We need not take issue with Macchi or Araya in reversing the judgment for plaintiff in this case because plaintiff was admittedly neither specifically named in the policy nor personally listed in any endorsement, although his co-shareholder was, and he was not riding in a business owned or covered vehicle. This case simply has no relation to the Selective policy or the business its policy insured.

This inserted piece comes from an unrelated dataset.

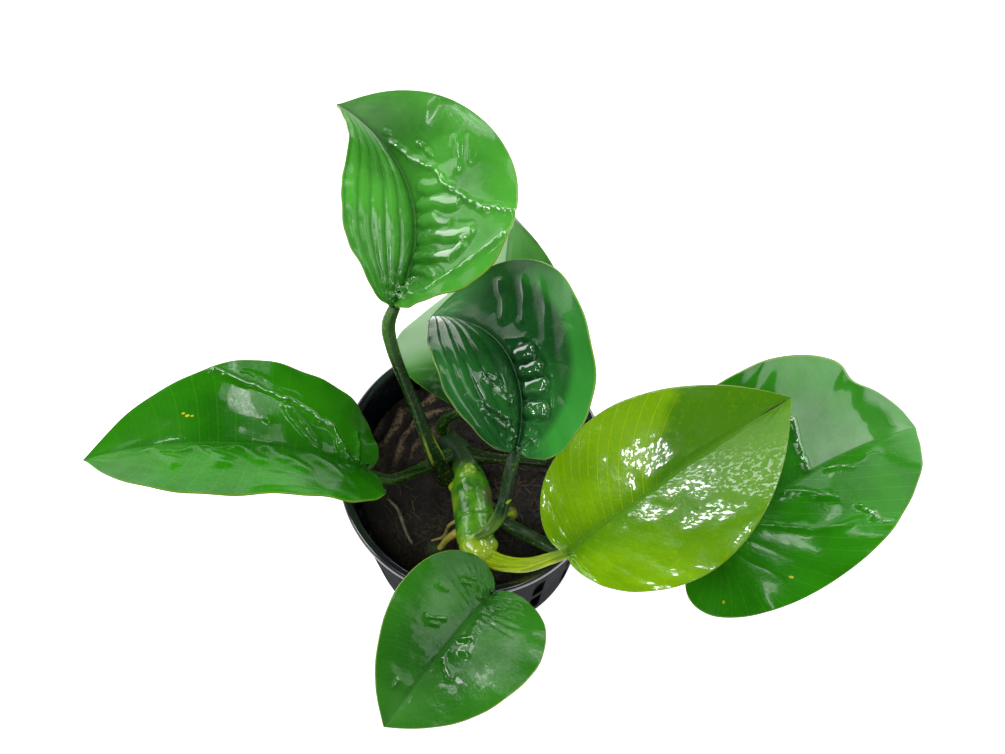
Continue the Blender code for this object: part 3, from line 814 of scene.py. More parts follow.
# Patches of their own: half, where they begin and end round the margin, how
# far along the vein they begin (each soft from the first to the second number),
# colour and strength.
AT_ONCE, NEVER = (-2.0, -1.0), (2.0, 3.0)
PATCHES = {
    "centre": ((-1, (0.19, 0.26), (0.60, 0.75), (0.54, 0.70), (0.042, 0.29, 0.036), 0.95),
               (-1, AT_ONCE, (0.08, 0.15), AT_ONCE, (0.030, 0.20, 0.030), 0.7)),
    # The young blade's patches are painted shade near its tip, where the right blade lies behind it.
    "young": ((1, AT_ONCE, (0.158, 0.182), AT_ONCE, (0.030, 0.145, 0.001), 0.8),
              (-1, AT_ONCE, (0.16, 0.40), AT_ONCE, (0.045, 0.180, 0.004), 0.65)),
    # The rear blade's pale grey-green patch at the tip end of its left half is a painted sheen; its second
    # patch darkens the left half from the middle of the margin to the base.
    "rear": ((1, AT_ONCE, (0.26, 0.42), AT_ONCE, (0.36, 0.52, 0.33), 0.8),
             (1, (0.36, 0.50), NEVER, AT_ONCE, (0.008, 0.045, 0.010), 0.95)),
}
MARGIN_TINT = (0.20, 0.32, 0.03)
MARGIN_LINE = (0.984, 0.994)
# Small marks: place on the blade's map, radius in map units, colour.
MARKS = {
    "left": ((-0.176, 0.42, 0.0035, (0.50, 0.48, 0.02)), (-0.182, 0.37, 0.0045, (0.50, 0.48, 0.02)),
             (-0.190, 0.35, 0.0035, (0.40, 0.45, 0.02))),
    "young": ((0.0, 0.0, 0.035, (0.03, 0.018, 0.006)),),
    "front": ((0.0, 0.0, 0.030, (0.05, 0.025, 0.010)),),
    "right": ((-0.49, 0.70, 0.005, (0.50, 0.50, 0.02)), (-0.69, 0.81, 0.005, (0.45, 0.45, 0.02))),
}


def on_half(across, pair):
    """The first value on the left half of a blade, the second on the right."""
    left = across.smooth(-0.001, 0.001)
    return left * pair[0] + (1 - left) * pair[1]


def body_colour(start, name):
    """The green of the body with its clouds, painted shade in its creases, its veins and its patches, among
    them painted shade on the young blade and a painted sheen on the rear one.
    """
    tint, pillow_count = TINTS[name], sum(RELIEF[name]["veins"])
    place = object_place(start)
    across, along = surface_place(start)
    share = across.absolute()
    cloud = noise(start, place, 55, 3).smooth(0.3, 0.7)
    base = (cloud * 0.7).pick(tint["light"], tint["dark"])
    base = (along.smooth(0.4, 0.9) * on_half(across, tint["outer"])).pick(base, tint["light"])
    near_rib = 1 - along.smooth(0.0, 0.3)
    base = (near_rib * 0.5).pick(base, tint["dark"])
    # Painted shade: the creases of the relief are darkened towards the dark green.
    base = (hollows(start).smooth(0.35, 0.9) * 0.75).pick(base, tint["dark"])
    broken = noise(start, place, 90, 2).smooth(0.3, 0.45)
    veins = share.lines(pillow_count * 1.5, 0.05) * broken
    fine_veins = share.lines(pillow_count * 6, 0.16) * 0.25
    base = ((veins + fine_veins) * on_half(across, tint["veining"])).pick(base, tint["vein"])
    stray = share + 0.05 * (noise(start, place, 120, 3) - 0.5)
    # Some patches are painted light: the young blade's are painted shade, and the rear blade's pale one is
    # a painted sheen.
    for side, begin, end, out, colour, strength in PATCHES.get(name, ()):
        patch = stray.smooth(*begin) * (1 - stray.smooth(*end)) * along.smooth(*out)
        patch = patch * on_half(across, (1, 0) if side > 0 else (0, 1))
        base = (patch * strength).pick(base, colour)
    freckle = noise(start, place, 900, 2).smooth(0.55, 0.75)
    return (freckle * 0.15).pick(base, tint["vein"])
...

In contrast to shareholder Poyatt, plaintiff was not named in the"drive other" endorsement, and plaintiff is not entitled to UIM coverage even though he is a shareholder of the insured corporation and an authorized or principal driver of a covered vehicle. Plaintiff was riding in a vehicle neither owned by the insured corporation nor covered by the policy. Nor was he in the course of doing the insured's business at the time of the accident. Because he was neither a specifically named or covered driver, nor a person listed as insured or covered in the"drive other" endorsement, he was not entitled to UIM protection under the employer's policy for an accident occurring in a vehicle not owned and insured by his employer, and having no relation to his business. Araya dealt with UIM for a named"covered driver" listed on the declaration page of the insured corporation's policy, doing the insured's business, although plaintiff was not in the insured vehicle when the accident occurred, and the plaintiff in Macchi was found to be"occupying" or using a covered vehicle.

The judgment declaring coverage is reversed.